◆ **Instruction**: Return each line holding the string "from".

--*--

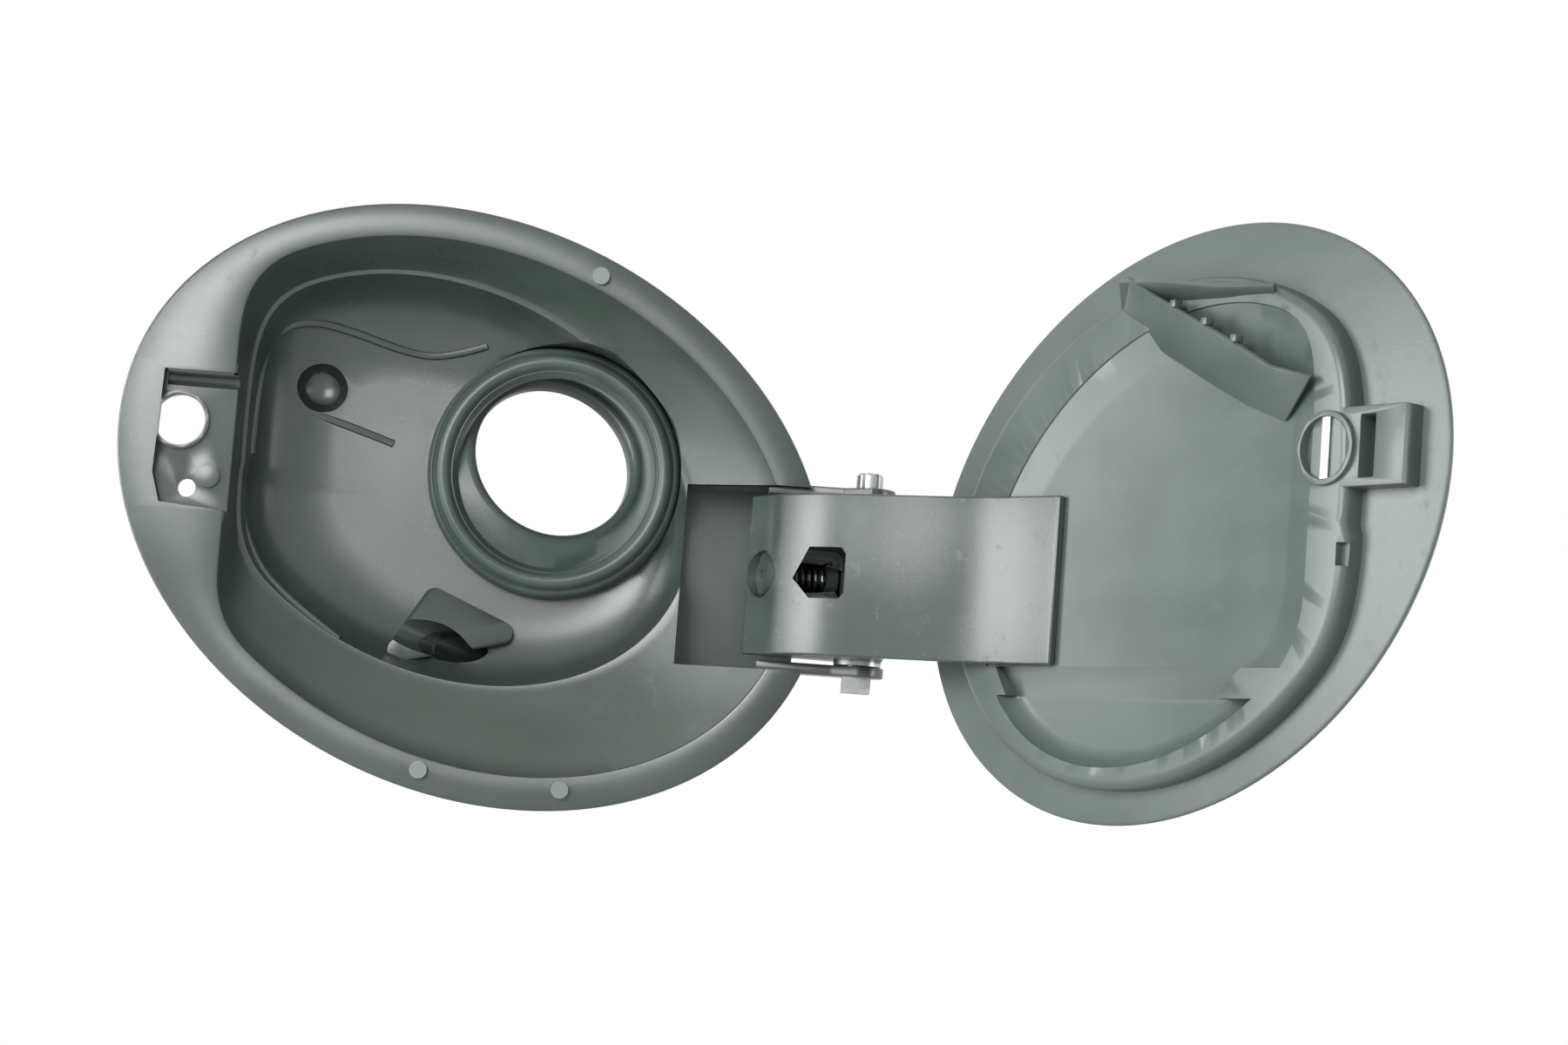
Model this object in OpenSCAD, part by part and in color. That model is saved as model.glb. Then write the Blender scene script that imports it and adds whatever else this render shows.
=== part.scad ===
// Car fuel door: moulded filler housing with an oval flange, and an oval door on a gooseneck arm.
// Frame: +X right and +Z up as seen from outside the car, +Y into the car, millimetres.
// The origin is the centre of the oval flange, on its front face. The door stands open.

/* [Flange] */
// Half length of the oval flange
flange_a = 124; // [120:0.5:130]
// Half height of the oval flange
flange_b = 95.5; // [93:0.5:100]
// Turn of the ovals, right end down, in degrees
oval_turn = 23.4; // [20:0.1:27]
// Thickness of the flange plate
flange_t = 2.6; // [2:0.1:3.4]
// Width of the flat ring between the rim and the recess
ring_w = 11.5; // [10.5:0.1:13]
// Depth of the lip that returns round the rim
lip_d = 5; // [4:0.1:7]
// Thickness of that lip
lip_t = 1.8; // [1.4:0.1:2.2]
// Wall of the moulded housing
wall = 2.5; // [2:0.1:3]

/* [Recess] */
// Distance from the rim's half length to the recess's straight left edge
left_band = 42; // [40:0.5:44]
// Rounding of the recess's upper left corner, sideways
corner_top = 20; // [14:0.5:24]
// Rounding of the recess's lower left corner, sideways
corner_low = 12; // [8:0.5:18]
// Depth of the ledge that steps round the recess
ledge_y = 18; // [15:0.5:20]
// Width of the ledge
ledge_w = 1.6; // [1:0.1:2.5]
// Depth of the bowl's floor
floor_y = 42.5; // [40:0.5:46]

/* [Filler boot] */
// Centre of the boot, to the right of the origin
boot_x = 24.7; // [22:0.1:25]
// Centre of the boot, above the origin
boot_z = 17; // [14:0.1:18]
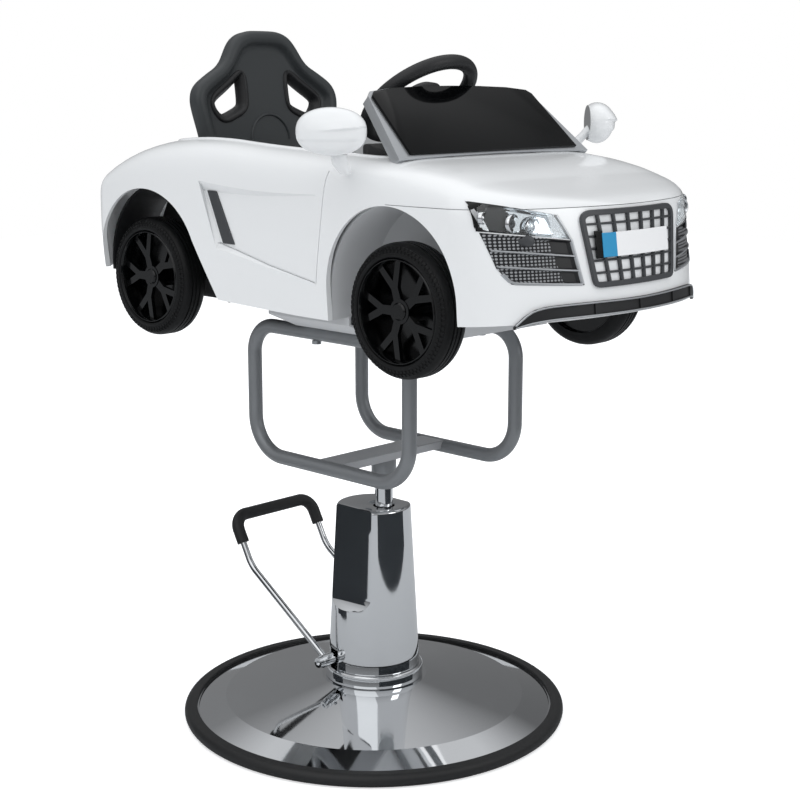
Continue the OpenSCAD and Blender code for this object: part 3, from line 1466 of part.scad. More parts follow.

--*--

◆ **Result**:
// Frame: +X right and +Z up as seen from outside the car, +Y into the car, millimetres.
// Distance from the rim's half length to the recess's straight left edge
Continue the OpenSCAD and Blender code for this object: part 3, from line 1466 of part.scad. More parts follow.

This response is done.